» Entries with model source code:
= = =

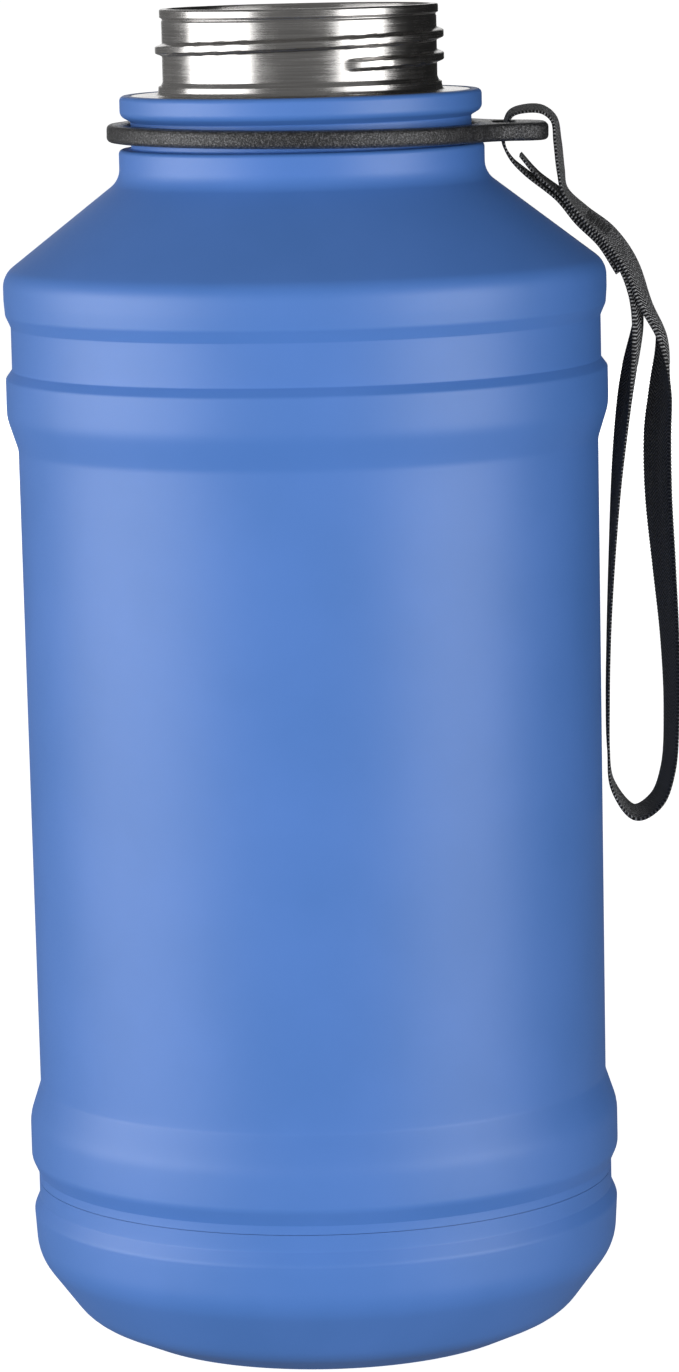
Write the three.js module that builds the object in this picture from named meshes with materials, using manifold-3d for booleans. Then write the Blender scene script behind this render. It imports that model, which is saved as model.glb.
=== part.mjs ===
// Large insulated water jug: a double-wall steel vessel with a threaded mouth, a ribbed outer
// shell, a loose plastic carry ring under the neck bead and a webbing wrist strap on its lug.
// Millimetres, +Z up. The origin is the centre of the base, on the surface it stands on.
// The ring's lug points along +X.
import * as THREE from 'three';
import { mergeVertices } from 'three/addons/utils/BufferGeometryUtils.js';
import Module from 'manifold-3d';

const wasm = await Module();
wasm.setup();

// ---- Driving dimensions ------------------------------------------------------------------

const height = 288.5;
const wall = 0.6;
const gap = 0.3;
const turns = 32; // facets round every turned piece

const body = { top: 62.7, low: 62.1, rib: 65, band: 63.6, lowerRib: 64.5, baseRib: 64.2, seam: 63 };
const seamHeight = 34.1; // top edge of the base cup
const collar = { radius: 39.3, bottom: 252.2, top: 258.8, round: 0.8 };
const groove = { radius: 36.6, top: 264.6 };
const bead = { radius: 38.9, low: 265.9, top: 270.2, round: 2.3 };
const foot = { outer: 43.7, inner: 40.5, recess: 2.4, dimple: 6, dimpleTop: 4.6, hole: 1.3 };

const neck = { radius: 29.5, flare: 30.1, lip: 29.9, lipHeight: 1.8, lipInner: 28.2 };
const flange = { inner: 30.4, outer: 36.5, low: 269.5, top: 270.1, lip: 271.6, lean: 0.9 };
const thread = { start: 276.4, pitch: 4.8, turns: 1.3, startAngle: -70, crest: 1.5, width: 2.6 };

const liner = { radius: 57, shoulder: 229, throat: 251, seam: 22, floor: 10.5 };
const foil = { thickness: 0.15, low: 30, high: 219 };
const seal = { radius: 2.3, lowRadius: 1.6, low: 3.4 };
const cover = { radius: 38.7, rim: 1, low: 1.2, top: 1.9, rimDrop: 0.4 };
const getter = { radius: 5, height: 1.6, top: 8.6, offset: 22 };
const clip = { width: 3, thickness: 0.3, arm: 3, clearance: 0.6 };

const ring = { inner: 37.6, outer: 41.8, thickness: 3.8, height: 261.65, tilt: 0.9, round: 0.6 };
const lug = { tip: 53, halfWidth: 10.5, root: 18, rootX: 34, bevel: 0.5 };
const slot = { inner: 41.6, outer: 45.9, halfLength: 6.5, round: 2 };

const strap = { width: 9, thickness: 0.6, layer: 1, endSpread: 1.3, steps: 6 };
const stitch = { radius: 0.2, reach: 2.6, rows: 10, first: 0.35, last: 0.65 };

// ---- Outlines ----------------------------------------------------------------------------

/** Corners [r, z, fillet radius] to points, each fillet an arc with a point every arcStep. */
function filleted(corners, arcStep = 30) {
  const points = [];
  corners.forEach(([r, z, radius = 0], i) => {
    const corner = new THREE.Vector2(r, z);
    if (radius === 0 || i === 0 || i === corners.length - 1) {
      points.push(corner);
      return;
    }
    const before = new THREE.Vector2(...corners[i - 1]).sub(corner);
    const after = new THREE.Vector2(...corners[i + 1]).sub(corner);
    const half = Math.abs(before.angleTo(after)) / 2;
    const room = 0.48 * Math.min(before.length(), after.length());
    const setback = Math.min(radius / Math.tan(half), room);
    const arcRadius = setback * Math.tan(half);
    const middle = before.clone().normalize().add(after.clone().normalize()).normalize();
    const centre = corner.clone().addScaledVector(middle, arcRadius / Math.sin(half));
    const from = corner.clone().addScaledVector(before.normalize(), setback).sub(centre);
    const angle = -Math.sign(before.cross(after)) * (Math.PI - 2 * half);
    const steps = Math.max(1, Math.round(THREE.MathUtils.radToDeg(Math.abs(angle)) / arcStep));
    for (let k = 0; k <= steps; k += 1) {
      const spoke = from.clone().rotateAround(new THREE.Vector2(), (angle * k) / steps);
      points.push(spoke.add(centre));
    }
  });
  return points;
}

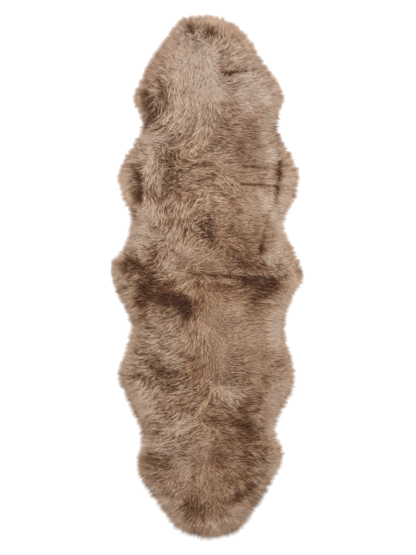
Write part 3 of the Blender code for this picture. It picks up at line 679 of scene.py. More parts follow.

= = =

Copy all the records above precisely.

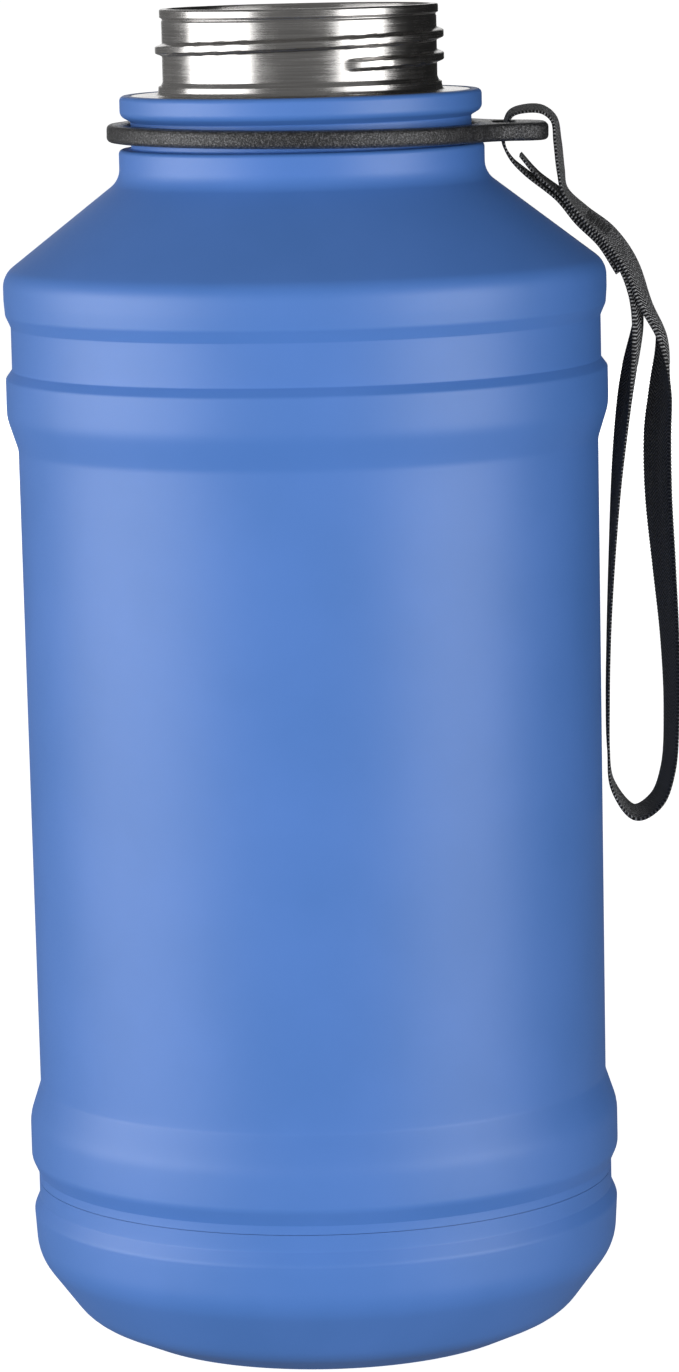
Write the three.js module that builds the object in this picture from named meshes with materials, using manifold-3d for booleans. Then write the Blender scene script behind this render. It imports that model, which is saved as model.glb.
=== part.mjs ===
// Large insulated water jug: a double-wall steel vessel with a threaded mouth, a ribbed outer
// shell, a loose plastic carry ring under the neck bead and a webbing wrist strap on its lug.
// Millimetres, +Z up. The origin is the centre of the base, on the surface it stands on.
// The ring's lug points along +X.
import * as THREE from 'three';
import { mergeVertices } from 'three/addons/utils/BufferGeometryUtils.js';
import Module from 'manifold-3d';

const wasm = await Module();
wasm.setup();

// ---- Driving dimensions ------------------------------------------------------------------

const height = 288.5;
const wall = 0.6;
const gap = 0.3;
const turns = 32; // facets round every turned piece

const body = { top: 62.7, low: 62.1, rib: 65, band: 63.6, lowerRib: 64.5, baseRib: 64.2, seam: 63 };
const seamHeight = 34.1; // top edge of the base cup
const collar = { radius: 39.3, bottom: 252.2, top: 258.8, round: 0.8 };
const groove = { radius: 36.6, top: 264.6 };
const bead = { radius: 38.9, low: 265.9, top: 270.2, round: 2.3 };
const foot = { outer: 43.7, inner: 40.5, recess: 2.4, dimple: 6, dimpleTop: 4.6, hole: 1.3 };

const neck = { radius: 29.5, flare: 30.1, lip: 29.9, lipHeight: 1.8, lipInner: 28.2 };
const flange = { inner: 30.4, outer: 36.5, low: 269.5, top: 270.1, lip: 271.6, lean: 0.9 };
const thread = { start: 276.4, pitch: 4.8, turns: 1.3, startAngle: -70, crest: 1.5, width: 2.6 };

const liner = { radius: 57, shoulder: 229, throat: 251, seam: 22, floor: 10.5 };
const foil = { thickness: 0.15, low: 30, high: 219 };
const seal = { radius: 2.3, lowRadius: 1.6, low: 3.4 };
const cover = { radius: 38.7, rim: 1, low: 1.2, top: 1.9, rimDrop: 0.4 };
const getter = { radius: 5, height: 1.6, top: 8.6, offset: 22 };
const clip = { width: 3, thickness: 0.3, arm: 3, clearance: 0.6 };

const ring = { inner: 37.6, outer: 41.8, thickness: 3.8, height: 261.65, tilt: 0.9, round: 0.6 };
const lug = { tip: 53, halfWidth: 10.5, root: 18, rootX: 34, bevel: 0.5 };
const slot = { inner: 41.6, outer: 45.9, halfLength: 6.5, round: 2 };

const strap = { width: 9, thickness: 0.6, layer: 1, endSpread: 1.3, steps: 6 };
const stitch = { radius: 0.2, reach: 2.6, rows: 10, first: 0.35, last: 0.65 };

// ---- Outlines ----------------------------------------------------------------------------

/** Corners [r, z, fillet radius] to points, each fillet an arc with a point every arcStep. */
function filleted(corners, arcStep = 30) {
  const points = [];
  corners.forEach(([r, z, radius = 0], i) => {
    const corner = new THREE.Vector2(r, z);
    if (radius === 0 || i === 0 || i === corners.length - 1) {
      points.push(corner);
      return;
    }
    const before = new THREE.Vector2(...corners[i - 1]).sub(corner);
    const after = new THREE.Vector2(...corners[i + 1]).sub(corner);
    const half = Math.abs(before.angleTo(after)) / 2;
    const room = 0.48 * Math.min(before.length(), after.length());
    const setback = Math.min(radius / Math.tan(half), room);
    const arcRadius = setback * Math.tan(half);
    const middle = before.clone().normalize().add(after.clone().normalize()).normalize();
    const centre = corner.clone().addScaledVector(middle, arcRadius / Math.sin(half));
    const from = corner.clone().addScaledVector(before.normalize(), setback).sub(centre);
    const angle = -Math.sign(before.cross(after)) * (Math.PI - 2 * half);
    const steps = Math.max(1, Math.round(THREE.MathUtils.radToDeg(Math.abs(angle)) / arcStep));
    for (let k = 0; k <= steps; k += 1) {
      const spoke = from.clone().rotateAround(new THREE.Vector2(), (angle * k) / steps);
      points.push(spoke.add(centre));
    }
  });
  return points;
}

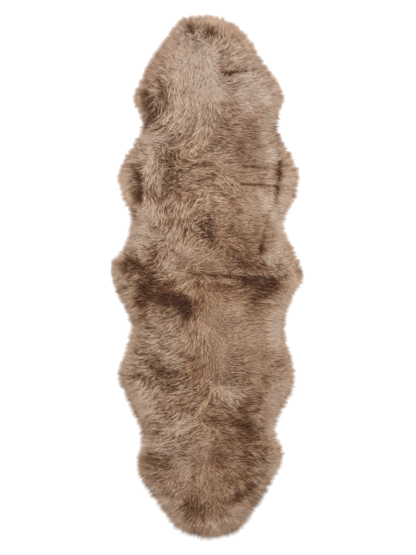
Write part 3 of the Blender code for this picture. It picks up at line 679 of scene.py. More parts follow.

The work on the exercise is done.